Non-conformant Logging

If your application cannot conform to the default logging and recovery structure, you will have to create your own logging and recovery functions explicitly.

First, you must decide how you will dispatch your records. Encapsulate this algorithm in a dispatch function that is passed to DB_ENV->open. The arguments for the dispatch function are as follows:

dbenv: The environment handle returned by db_env_create.
rec: The record being recovered.
lsn: The log sequence number of the record to be recovered.
op: Indicates what operation of recovery is needed (openfiles, abort, forward roll, or backward roll).
info: An opaque value passed to your function during system recovery.

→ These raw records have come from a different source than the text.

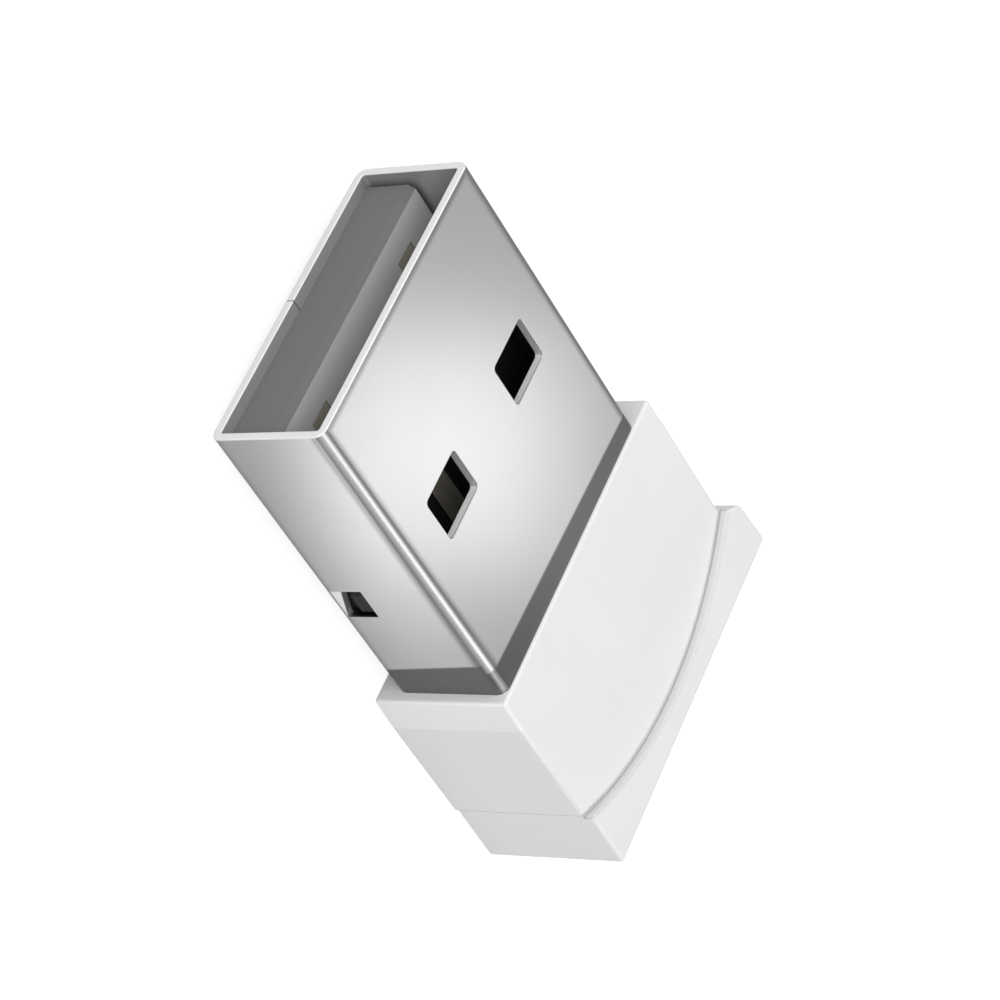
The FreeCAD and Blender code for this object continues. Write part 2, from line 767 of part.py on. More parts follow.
def make_two_ended(name, places, length, width, height):
    """Small parts with a metal cap on both ends, one or several alike, that lie along y."""
    body = on_board(name)
    add_blocks(body, places, f"({width} - 2 * cap_proud)", length, f"{height} - cap_proud")
    inset = f"{length} * (1 - end_cap_share) / 2"
    caps = [(x, f"({y} {side} {inset})") for x, y in places for side in "-+"]
    add_blocks(body, caps, width, f"({length} * end_cap_share)", height)


def make_board_parts():
    make_two_ended(
        "chip_antenna", [(ANTENNA_X, "antenna_y")], "antenna_length", "antenna_width", "antenna_height"
    )
    make_two_ended(
        "antenna_filter", [(FILTER_X, "filter_y")], "filter_length", "filter_width", "filter_height"
    )
    make_two_ended("input_fuse", [(FUSE_X, FUSE_Y)], "fuse_length", "fuse_width", "fuse_height")
    make_two_ended("bulk_capacitor", [(BULK_X, BULK_Y)], "bulk_length", "bulk_width", "bulk_height")
    small = ("small_length", "small_width")
    make_two_ended("matching_inductor", [(INDUCTOR_X, "inductor_y")], *small, "small_height")
    make_two_ended("decoupling_capacitors", [
        (f"(decoupling_x + {step} * decoupling_pitch)", DECOUPLING_Y) for step in range(DECOUPLING_COUNT)
    ], *small, "small_height")
    make_two_ended("crystal_load_capacitors", [
        (f"(crystal_x {side} load_capacitor_spacing / 2)", LOAD_CAPACITOR_Y) for side in "-+"
    ], *small, "small_height")
    make_two_ended("data_line_resistors", [
        ("data_resistor_x", f"(data_resistor_y + {step} * data_resistor_pitch)") for step in range(2)
    ], *small, "resistor_height")


def failed_objects():
    return [
        item.Name
        for item in document.Objects
        if {"Invalid", "Error"} & set(item.State)
    ]


def write_parts():
    """Checks the whole document, then writes one file for each sub-part."""
    document.recompute()
    if failed_objects():
        raise RuntimeError(f"failed: {failed_objects()}")
    bodies = [item for item in document.Objects if item.TypeId == "PartDesign::Body"]
    for body in bodies:
        if body.Shape.isNull() or not body.Shape.isValid():
            raise RuntimeError(f"{body.Label} has no valid shape")
    os.makedirs("parts", exist_ok=True)
    for body in bodies:
        body.Shape.exportStep(os.path.join("parts", f"{body.Label}.step"))
        print(f"{body.Label}: {len(body.Shape.Solids)} solid(s), {body.Shape.Volume:.3f} mm3")


def main():
    fill_sheet()
    make_plug_shell()
    make_housing()
    make_end_cap()
    make_contact_carrier()
    make_contacts()
    make_circuit_board()
    make_contact_solder()
    make_radio_chip()
    make_crystal()
    make_voltage_regulator()
    make_memory_chip()
    make_board_parts()
    write_parts()


main()
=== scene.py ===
"""Wireless USB dongle: the looks of its pieces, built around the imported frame, and a plain studio."""

import math

import bmesh
import bpy
from mathutils import Matrix, Vector


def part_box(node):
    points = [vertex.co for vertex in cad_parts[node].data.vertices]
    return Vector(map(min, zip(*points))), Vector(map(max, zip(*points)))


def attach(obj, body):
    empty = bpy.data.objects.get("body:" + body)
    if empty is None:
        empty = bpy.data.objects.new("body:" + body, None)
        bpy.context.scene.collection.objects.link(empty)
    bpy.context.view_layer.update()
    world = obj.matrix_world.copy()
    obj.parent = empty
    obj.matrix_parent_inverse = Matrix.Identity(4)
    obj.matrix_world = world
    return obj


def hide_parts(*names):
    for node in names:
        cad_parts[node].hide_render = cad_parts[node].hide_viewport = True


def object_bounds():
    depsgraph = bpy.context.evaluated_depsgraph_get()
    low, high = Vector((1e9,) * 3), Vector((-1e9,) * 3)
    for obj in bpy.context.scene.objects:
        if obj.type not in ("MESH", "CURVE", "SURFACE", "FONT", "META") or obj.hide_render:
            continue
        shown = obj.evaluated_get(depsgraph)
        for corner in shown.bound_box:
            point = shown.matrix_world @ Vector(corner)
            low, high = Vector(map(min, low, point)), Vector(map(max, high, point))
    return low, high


bl_info = {
    "name": "Wireless USB Dongle",
    "version": (1, 0, 0),
    "blender": (4, 5, 0),
    "location": "3D View > Sidebar > Dongle",
    "description": "Builds the dongle's metal plug, white grip and inner parts, and the studio round them",
    "category": "Object",
}

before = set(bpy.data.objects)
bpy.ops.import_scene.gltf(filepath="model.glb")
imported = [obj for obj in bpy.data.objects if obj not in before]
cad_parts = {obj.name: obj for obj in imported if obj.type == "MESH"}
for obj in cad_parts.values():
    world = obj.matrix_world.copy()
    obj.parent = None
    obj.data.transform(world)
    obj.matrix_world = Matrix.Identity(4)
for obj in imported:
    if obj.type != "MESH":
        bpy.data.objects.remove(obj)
CAD_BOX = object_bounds()
MM = 0.001
INNER_PARTS = {
    "contact_solder": "solder",
    "radio_chip": "chip_plastic",
    "voltage_regulator": "chip_plastic",
    "memory_chip": "chip_plastic",
    "crystal": "can_metal",
    "chip_antenna": "antenna_ceramic",
    "antenna_filter": "light_ceramic",
    "matching_inductor": "light_ceramic",
    "input_fuse": "fuse_ceramic",
    "bulk_capacitor": "capacitor_ceramic",
    "decoupling_capacitors": "capacitor_ceramic",
    "crystal_load_capacitors": "capacitor_ceramic",
    "data_line_resistors": "resistor_ceramic",
}
CONTACTS = ("power_contact", "data_minus_contact", "data_plus_contact", "ground_contact")

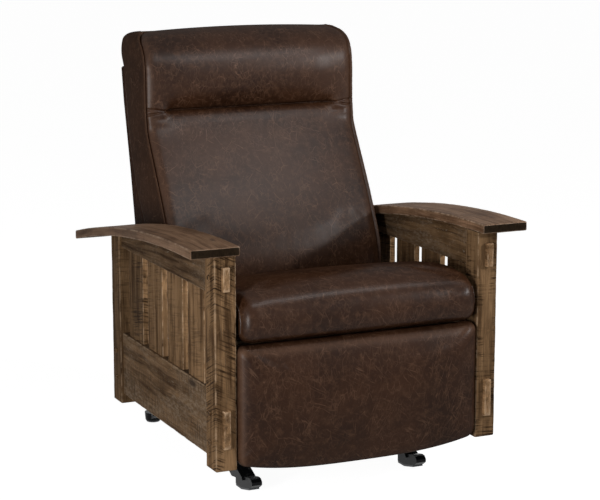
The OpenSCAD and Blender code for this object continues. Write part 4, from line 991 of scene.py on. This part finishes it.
class RECLINER_OT_metal(bpy.types.Operator):
    """Finishes for the steel, rubber, glides, springs, webbing and inner wood of the frame"""
    bl_idname = "recliner.metal"
    bl_label = "Steel and inner wood"

    def execute(self, context):
        wood = context.scene.recliner_wood
        finishes = {
            "black_steel": steel("black paint", (0.005, 0.005, 0.0055), 0.30, 0.0, 0.07),
            "link_steel": steel("link paint", (0.035, 0.036, 0.038), 0.38, 0.0),
            "pin_steel": steel("zinc pins", (0.50, 0.50, 0.52), 0.34, 1.0),
            "spring_steel": steel("spring wire", (0.30, 0.31, 0.33), 0.42, 1.0),
            "bush_rubber": steel("bush rubber", (0.015, 0.015, 0.015), 0.7, 0.0, 0.3),
            "glide_plastic": steel("glide plastic", (0.05, 0.052, 0.056), 0.42, 0.0, 0.2),
            "jute_webbing": webbing("jute webbing"),
            "frame_wood": plain_wood("frame wood", tuple(wood.inner)),
        }
        for node, slot in SLOTS.items():
            obj = NODES[node]
            if slot in finishes and not obj.hide_render:
                obj.data.materials.clear()
                obj.data.materials.append(finishes[slot])
        return {"FINISHED"}


class RECLINER_OT_stage(bpy.types.Operator):
    """Camera, floor, lamps and world"""
    bl_idname = "recliner.stage"
    bl_label = "Stage"

    def execute(self, context):
        stage = context.scene.recliner_stage
        self.camera(context.scene, stage)
        self.floor()
        self.world(context.scene, stage)
        self.lamp("key lamp", (2.4, -2.3, 1.8), (0.22, 0.22), stage.key)
        self.lamp("side lamp", (-2.5, -2.1, 0.62), (0.45, 1.15), stage.side)
        self.lamp("top lamp", (0.3, -0.8, 1.75), (1.2, 0.25), stage.top)
        context.scene.view_settings.view_transform = "Standard"
        return {"FINISHED"}

    def camera(self, scene, stage):
        """The camera looks along its yaw and pitch, level from side to side."""
        data = bpy.data.cameras.new("camera")
        data.lens, data.sensor_width = stage.lens, 36
        data.clip_start, data.clip_end = 0.1, 200
        obj = link("camera", data)
        turn = Euler((math.pi / 2 - stage.pitch, 0, -stage.yaw))
        obj.matrix_world = Matrix.LocRotScale(stage.place, turn, None)
        scene.camera = obj

    def floor(self):
        """A floor that the camera sees as white and that still takes soft shadows."""
        mesh = bpy.data.meshes.new("floor")
        mesh.from_pydata([(-40, -40, 0), (40, -40, 0), (40, 40, 0), (-40, 40, 0)], [],
                         [(0, 1, 2, 3)])
        obj = link("floor", mesh)
        f = Finish("pale floor", rough=0.9, specular=0.0)
        f.shader.inputs["Base Color"].default_value = (0.30, 0.30, 0.30, 1)
        glow = f.add("Emission", {})
        f.shown(glow.node.inputs["Strength"], 0.0, 0.96)
        both = f.add("AddShader", {0: f.shader.outputs[0], 1: glow})
        f.tree.links.new(both, f.tree.nodes["Material Output"].inputs["Surface"])
        mesh.materials.append(f.material)

    def world(self, scene, stage):
        """A white world that lights the chair only faintly."""
        world = scene.world = bpy.data.worlds.new("pale studio")
        world.use_nodes = True
        back = world.node_tree.nodes["Background"]
        back.inputs["Color"].default_value = (1, 1, 1, 1)
        Nodes(world.node_tree).shown(back.inputs["Strength"], stage.air, 1.0)

    def lamp(self, name, place, size, power):
        """A lamp with a flat face that is turned to the middle of the chair."""
        data = bpy.data.lights.new(name, "AREA")
        data.shape, data.energy = "RECTANGLE", power
        data.size, data.size_y = size
        obj = link(name, data)
        obj.location = place
        way = Vector((0, 0, 0.55)) - Vector(place)
        obj.rotation_euler = way.to_track_quat("-Z", "Y").to_euler()


class RECLINER_PT_panel(bpy.types.Panel):
    """Sizes, colours and steps of the recliner"""
    bl_idname = "RECLINER_PT_panel"
    bl_label = "Rocker Recliner"
    bl_space_type = "VIEW_3D"
    bl_region_type = "UI"
    bl_category = "Recliner"

    def draw(self, context):
        for group in (getattr(context.scene, name) for name in GROUPS):
            box = self.layout.box()
            for name in group.bl_rna.properties.keys():
                if name not in ("rna_type", "name"):
                    box.prop(group, name)
        for step in STEPS:
            self.layout.operator(step.bl_idname)


STEPS = (RECLINER_OT_stage, RECLINER_OT_boards, RECLINER_OT_cushions, RECLINER_OT_metal)
GROUPS = {"recliner_wood": WoodSettings, "recliner_leather": LeatherSettings,
          "recliner_stage": StageSettings}
CLASSES = (*GROUPS.values(), *STEPS, RECLINER_PT_panel)


def register():
    for cls in CLASSES:
        bpy.utils.register_class(cls)
    for name, group in GROUPS.items():
        setattr(bpy.types.Scene, name, PointerProperty(type=group))


def unregister():
    for name in GROUPS:
        delattr(bpy.types.Scene, name)
    for cls in reversed(CLASSES):
        bpy.utils.unregister_class(cls)


def main():
    register()
    bpy.ops.recliner.stage()
    bpy.ops.recliner.boards()
    bpy.ops.recliner.cushions()
    bpy.ops.recliner.metal()


if __name__ == "__main__":
    main()
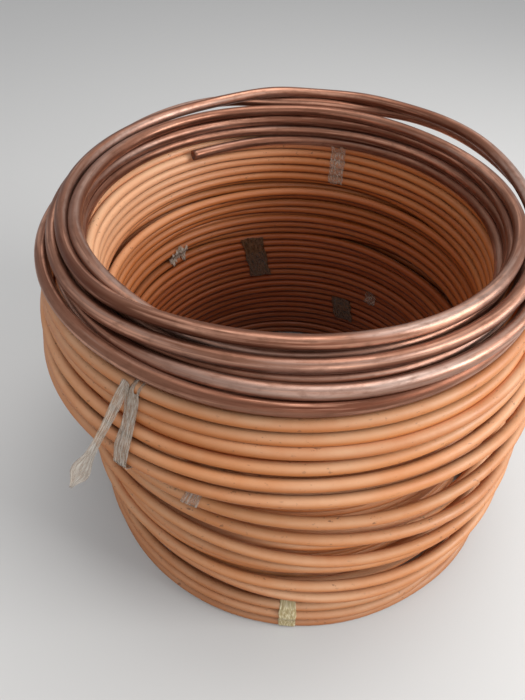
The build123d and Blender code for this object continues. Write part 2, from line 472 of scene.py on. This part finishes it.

When you abort a transaction, txn_abort reads the last log record written for the aborting transaction and then calls your dispatch function. It continues looping, calling the dispatch function on the record whose LSN appears in the lsn parameter of the dispatch call (until a NULL LSN is placed in that field). The dispatch function will be called with the op set to DB_TXN_ABORT.

Your dispatch function can do any processing necessary. See the code in db/db_dispatch.c for an example dispatch function (that is based on the assumption that the transaction ID, previous LSN, and record type appear in every log record written).